Let us end this biography of Truesdell by quoting from Bernard Coleman [4]:-
I consider myself to have been among the most fortunate of men: I have had a teacher and friend, indeed, more than a friend, in effect, an elder brother, who was the leading scholar in my science and who gave me encouragement, sound advice, and every type of help that I might need, even when I did not know that I needed it. Most important of all, he taught me that careful scholarship and the persistent search for insight and understanding are far more important than facile skill in the use of contemporary techniques for the solution of currently popular problems. ... I visited your house in Bloomington for a week in, I believe, the winter of 58-59. That visit had a major influence on my view of what is important. As if struck by lightening, like the one Christians call Paul, I suddenly saw clearly something for which I was ready by instinct.

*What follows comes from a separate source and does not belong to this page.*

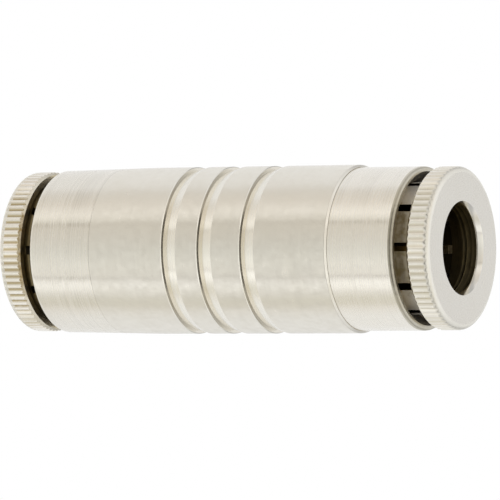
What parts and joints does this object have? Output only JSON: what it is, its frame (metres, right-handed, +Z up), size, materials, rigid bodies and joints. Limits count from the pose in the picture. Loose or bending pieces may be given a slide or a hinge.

In my case it was not a new religion, but a way to get out of a rut, by seeking to study the languages, the writings, the art, the customs, the lives, and the music and diversions of the ages in which our science originated and the works we admire were produced. Your example gave me the impetus to try to learn properly other languages. I became serious in my study of Italian. In later years I have tried to improve my French. (In my 62nd year, I started working on Attic and Homeric Greek, but was too old for such efforts.)